## Start SUPPLIED INFORMATION

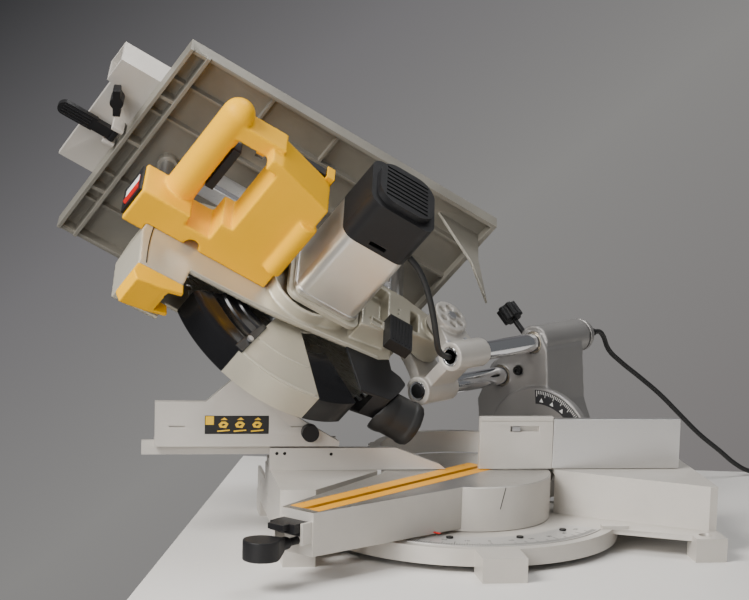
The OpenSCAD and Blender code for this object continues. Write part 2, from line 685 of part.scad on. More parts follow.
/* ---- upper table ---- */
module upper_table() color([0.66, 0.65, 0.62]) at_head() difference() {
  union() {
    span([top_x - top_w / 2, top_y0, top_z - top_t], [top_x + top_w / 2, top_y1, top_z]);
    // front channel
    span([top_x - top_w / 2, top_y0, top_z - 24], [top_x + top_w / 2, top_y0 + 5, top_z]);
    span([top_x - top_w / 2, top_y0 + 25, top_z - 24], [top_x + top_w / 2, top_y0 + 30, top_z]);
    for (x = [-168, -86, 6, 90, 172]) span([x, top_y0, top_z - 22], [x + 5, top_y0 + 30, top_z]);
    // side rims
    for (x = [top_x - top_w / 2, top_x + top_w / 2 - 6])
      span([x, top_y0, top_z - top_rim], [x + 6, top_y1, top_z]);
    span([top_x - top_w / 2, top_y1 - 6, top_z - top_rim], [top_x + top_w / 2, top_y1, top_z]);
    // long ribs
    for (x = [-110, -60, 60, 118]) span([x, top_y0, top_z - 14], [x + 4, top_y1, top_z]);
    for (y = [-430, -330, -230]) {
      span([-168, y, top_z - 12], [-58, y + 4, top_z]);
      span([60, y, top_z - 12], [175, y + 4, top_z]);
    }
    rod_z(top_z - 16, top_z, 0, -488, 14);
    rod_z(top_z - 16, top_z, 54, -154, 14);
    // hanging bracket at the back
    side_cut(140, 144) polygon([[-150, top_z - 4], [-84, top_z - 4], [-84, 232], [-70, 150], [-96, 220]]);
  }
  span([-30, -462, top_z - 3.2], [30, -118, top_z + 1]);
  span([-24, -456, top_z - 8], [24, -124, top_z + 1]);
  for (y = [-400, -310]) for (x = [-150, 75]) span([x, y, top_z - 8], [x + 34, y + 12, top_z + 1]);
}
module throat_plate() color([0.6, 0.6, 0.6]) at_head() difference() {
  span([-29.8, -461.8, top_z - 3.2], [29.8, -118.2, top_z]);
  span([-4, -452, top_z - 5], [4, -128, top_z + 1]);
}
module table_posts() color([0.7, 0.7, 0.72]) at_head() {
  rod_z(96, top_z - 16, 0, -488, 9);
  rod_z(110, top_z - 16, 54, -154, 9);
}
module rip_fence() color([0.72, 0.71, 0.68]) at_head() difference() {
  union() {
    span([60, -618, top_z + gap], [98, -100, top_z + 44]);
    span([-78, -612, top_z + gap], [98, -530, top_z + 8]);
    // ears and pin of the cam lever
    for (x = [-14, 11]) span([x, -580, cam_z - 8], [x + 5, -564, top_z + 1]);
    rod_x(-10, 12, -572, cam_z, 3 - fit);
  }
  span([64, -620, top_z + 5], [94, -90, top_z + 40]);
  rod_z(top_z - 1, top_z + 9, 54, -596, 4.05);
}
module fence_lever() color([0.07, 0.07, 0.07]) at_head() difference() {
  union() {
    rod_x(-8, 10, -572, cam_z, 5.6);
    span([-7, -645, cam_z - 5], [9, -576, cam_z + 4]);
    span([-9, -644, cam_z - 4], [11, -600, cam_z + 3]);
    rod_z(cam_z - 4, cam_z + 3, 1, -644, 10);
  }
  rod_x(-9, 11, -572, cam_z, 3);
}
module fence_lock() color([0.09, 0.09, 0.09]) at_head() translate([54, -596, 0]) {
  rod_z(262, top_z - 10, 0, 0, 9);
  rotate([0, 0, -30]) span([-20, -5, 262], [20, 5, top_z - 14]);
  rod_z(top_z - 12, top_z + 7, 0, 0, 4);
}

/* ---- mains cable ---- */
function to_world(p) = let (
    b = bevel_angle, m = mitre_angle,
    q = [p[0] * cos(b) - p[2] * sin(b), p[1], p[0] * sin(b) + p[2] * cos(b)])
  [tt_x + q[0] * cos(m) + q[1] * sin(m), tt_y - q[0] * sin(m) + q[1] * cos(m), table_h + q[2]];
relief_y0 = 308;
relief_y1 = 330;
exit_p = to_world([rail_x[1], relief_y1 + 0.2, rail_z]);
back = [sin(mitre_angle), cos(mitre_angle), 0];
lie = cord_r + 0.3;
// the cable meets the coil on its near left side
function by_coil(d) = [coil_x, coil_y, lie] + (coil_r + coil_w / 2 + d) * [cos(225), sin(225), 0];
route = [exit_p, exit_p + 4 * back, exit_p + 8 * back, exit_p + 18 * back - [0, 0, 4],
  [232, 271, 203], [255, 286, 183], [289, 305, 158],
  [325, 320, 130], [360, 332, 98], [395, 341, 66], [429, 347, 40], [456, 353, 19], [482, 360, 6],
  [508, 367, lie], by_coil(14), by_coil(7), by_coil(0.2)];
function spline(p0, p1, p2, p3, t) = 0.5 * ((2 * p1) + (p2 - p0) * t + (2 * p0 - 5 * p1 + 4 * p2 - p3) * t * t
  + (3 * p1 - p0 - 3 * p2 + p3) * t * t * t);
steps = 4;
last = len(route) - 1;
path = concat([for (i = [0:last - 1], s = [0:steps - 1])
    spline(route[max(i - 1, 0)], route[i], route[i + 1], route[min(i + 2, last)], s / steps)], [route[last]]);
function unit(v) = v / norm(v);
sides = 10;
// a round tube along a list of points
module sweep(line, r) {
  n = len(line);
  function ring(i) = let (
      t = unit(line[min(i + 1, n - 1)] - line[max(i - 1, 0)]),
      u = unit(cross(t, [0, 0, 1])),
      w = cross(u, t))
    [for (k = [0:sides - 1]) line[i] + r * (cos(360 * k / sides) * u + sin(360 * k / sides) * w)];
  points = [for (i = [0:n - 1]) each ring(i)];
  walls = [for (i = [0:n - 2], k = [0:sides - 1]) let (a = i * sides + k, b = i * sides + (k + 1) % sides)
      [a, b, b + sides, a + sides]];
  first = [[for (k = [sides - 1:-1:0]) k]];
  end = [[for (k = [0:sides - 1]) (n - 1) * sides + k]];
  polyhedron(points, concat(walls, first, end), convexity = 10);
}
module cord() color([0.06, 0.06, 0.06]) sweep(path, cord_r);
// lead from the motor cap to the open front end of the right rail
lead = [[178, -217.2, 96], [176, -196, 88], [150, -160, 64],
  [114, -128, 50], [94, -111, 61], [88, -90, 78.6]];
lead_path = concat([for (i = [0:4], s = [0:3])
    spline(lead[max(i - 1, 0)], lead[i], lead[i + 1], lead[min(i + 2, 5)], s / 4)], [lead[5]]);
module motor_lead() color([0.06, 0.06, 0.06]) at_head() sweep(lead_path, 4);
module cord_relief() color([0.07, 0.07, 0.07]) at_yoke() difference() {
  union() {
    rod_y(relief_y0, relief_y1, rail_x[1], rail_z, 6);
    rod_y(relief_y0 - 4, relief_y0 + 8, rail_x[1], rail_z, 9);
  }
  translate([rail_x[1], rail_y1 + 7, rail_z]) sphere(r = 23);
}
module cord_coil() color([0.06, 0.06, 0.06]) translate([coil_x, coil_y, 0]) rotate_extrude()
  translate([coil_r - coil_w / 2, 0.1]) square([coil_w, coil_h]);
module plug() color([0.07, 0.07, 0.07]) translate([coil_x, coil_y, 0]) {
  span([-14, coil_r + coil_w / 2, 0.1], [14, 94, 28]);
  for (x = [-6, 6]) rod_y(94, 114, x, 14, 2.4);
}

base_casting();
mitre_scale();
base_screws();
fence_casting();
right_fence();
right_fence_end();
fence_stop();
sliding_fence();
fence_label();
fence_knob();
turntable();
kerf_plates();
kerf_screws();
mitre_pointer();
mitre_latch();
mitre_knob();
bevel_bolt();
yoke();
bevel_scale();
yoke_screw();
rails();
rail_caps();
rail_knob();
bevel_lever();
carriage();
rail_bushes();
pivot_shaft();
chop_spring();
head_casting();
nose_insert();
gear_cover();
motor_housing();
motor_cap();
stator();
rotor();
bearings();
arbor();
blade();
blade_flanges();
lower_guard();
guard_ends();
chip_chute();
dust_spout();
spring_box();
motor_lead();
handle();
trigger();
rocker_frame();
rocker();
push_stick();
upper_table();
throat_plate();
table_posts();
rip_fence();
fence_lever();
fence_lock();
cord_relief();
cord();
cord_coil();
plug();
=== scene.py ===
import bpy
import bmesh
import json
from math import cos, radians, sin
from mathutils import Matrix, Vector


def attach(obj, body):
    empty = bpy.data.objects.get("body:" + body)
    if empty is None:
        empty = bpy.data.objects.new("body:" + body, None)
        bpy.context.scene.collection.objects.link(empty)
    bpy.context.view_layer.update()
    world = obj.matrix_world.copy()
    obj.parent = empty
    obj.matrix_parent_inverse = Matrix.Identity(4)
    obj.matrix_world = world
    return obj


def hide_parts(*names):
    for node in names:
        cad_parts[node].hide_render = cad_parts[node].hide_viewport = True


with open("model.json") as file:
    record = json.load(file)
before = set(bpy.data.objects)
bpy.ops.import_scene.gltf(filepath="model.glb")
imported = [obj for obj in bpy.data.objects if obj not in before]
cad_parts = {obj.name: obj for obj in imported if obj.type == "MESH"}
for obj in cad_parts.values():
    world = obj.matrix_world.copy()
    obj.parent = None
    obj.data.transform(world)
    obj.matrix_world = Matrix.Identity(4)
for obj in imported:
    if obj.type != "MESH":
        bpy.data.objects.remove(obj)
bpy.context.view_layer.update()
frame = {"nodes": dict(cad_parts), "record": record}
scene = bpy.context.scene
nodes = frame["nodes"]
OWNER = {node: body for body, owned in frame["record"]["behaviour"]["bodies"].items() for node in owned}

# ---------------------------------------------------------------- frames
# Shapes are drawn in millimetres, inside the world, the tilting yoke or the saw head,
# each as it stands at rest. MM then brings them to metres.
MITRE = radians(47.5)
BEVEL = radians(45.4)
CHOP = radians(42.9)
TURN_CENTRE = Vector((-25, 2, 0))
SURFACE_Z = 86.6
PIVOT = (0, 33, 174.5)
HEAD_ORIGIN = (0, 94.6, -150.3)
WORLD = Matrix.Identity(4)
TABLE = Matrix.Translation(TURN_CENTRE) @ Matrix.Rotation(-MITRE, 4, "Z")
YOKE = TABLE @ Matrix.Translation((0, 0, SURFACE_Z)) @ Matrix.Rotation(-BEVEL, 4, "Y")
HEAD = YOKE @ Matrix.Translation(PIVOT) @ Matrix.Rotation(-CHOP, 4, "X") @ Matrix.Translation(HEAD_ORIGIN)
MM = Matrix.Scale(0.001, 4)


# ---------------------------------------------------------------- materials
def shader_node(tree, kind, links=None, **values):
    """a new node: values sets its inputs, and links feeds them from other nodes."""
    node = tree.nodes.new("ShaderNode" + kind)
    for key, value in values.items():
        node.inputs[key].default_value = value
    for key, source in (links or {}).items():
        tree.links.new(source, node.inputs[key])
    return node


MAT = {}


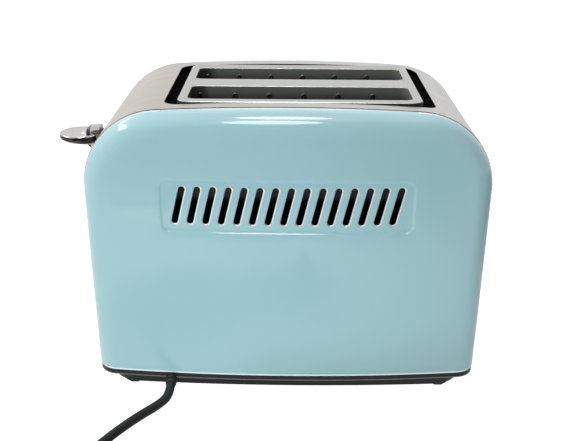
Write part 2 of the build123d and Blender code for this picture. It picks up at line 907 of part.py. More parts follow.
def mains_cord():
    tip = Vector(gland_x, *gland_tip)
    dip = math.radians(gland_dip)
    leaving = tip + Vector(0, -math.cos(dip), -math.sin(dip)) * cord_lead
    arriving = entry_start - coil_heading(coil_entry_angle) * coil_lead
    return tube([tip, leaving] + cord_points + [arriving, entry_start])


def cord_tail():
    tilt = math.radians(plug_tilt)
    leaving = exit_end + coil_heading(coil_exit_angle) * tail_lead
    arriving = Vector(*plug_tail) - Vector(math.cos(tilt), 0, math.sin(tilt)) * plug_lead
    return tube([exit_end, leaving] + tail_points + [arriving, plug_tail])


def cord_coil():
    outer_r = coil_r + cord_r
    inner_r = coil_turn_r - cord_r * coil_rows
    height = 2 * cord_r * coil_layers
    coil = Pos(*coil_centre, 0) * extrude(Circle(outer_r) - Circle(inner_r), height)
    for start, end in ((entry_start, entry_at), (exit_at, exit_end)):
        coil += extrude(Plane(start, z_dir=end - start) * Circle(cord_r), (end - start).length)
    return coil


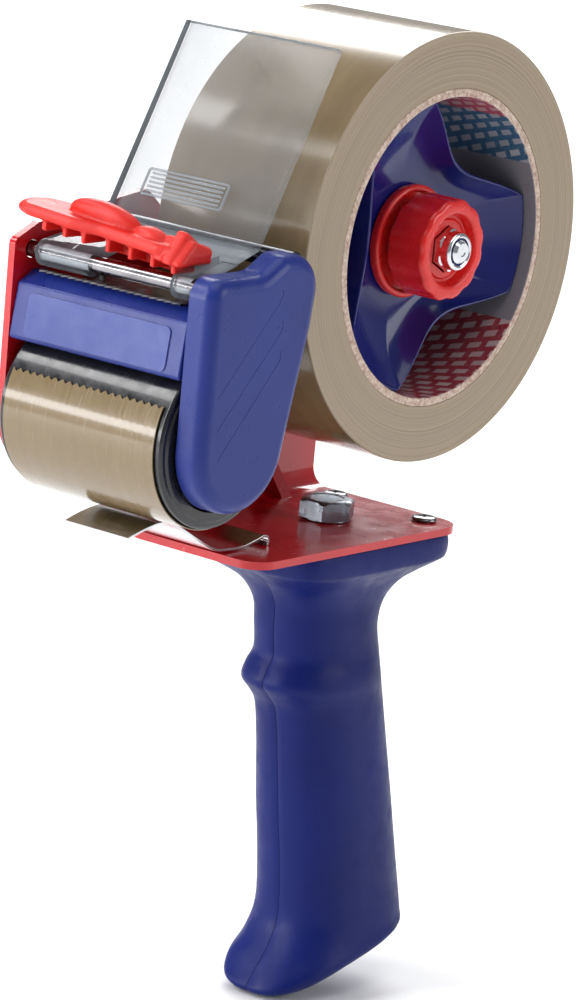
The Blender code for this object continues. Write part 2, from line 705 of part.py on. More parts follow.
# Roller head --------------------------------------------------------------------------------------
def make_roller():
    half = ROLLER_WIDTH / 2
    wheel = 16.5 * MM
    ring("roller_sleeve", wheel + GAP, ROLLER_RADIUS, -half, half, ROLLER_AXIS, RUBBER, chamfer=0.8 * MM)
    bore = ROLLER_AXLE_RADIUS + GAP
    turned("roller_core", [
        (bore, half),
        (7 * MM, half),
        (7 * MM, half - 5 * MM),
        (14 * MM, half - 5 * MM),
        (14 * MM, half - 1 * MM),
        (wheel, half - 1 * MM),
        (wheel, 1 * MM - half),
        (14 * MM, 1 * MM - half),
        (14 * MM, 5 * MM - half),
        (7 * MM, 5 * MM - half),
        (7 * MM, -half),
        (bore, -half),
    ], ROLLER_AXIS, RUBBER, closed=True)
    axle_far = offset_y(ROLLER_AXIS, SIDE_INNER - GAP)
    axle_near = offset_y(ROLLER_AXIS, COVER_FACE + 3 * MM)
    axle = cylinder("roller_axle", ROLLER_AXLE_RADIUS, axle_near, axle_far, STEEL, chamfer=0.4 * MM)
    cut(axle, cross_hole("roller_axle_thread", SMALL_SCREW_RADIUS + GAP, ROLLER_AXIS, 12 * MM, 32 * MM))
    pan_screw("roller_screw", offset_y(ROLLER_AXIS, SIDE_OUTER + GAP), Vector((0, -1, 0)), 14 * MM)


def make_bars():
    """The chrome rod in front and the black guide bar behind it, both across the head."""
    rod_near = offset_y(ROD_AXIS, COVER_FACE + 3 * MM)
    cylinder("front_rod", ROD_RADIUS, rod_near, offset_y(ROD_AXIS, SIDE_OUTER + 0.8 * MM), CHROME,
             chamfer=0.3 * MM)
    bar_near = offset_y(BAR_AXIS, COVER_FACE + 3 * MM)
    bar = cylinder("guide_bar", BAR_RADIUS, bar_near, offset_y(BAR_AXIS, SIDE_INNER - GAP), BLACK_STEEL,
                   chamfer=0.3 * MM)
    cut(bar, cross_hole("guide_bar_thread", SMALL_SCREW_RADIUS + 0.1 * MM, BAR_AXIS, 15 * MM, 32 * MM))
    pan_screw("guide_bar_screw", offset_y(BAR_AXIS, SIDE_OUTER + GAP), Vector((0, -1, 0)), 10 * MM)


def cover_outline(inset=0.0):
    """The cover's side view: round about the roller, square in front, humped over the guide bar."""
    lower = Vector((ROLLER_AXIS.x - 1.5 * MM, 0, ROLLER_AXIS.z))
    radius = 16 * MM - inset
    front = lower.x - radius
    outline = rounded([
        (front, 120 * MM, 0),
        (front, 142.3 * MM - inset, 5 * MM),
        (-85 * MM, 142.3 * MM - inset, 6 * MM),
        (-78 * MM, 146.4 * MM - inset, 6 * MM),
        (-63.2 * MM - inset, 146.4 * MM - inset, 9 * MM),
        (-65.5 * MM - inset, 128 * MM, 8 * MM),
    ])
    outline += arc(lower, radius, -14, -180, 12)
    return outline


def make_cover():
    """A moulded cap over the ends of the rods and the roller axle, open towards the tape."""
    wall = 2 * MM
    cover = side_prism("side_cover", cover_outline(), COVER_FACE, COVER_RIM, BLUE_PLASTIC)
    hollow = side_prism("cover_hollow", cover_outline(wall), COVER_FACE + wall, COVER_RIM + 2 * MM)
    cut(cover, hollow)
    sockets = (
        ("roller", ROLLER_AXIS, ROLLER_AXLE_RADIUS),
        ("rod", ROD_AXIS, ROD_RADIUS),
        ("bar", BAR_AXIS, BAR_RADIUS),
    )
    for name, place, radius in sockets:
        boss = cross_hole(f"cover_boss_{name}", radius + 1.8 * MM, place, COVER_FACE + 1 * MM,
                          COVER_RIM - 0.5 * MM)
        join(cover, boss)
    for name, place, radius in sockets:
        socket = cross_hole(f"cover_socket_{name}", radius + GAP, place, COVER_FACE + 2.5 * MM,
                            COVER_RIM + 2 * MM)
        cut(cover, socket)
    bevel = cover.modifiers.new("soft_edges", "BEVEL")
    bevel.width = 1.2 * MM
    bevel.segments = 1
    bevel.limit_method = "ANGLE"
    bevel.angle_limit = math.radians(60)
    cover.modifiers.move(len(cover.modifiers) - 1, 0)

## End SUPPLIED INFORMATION

In the listing above, find each line with the word "update" and copy it.

*OUTPUT BELOW*.
    bpy.context.view_layer.update()
bpy.context.view_layer.update()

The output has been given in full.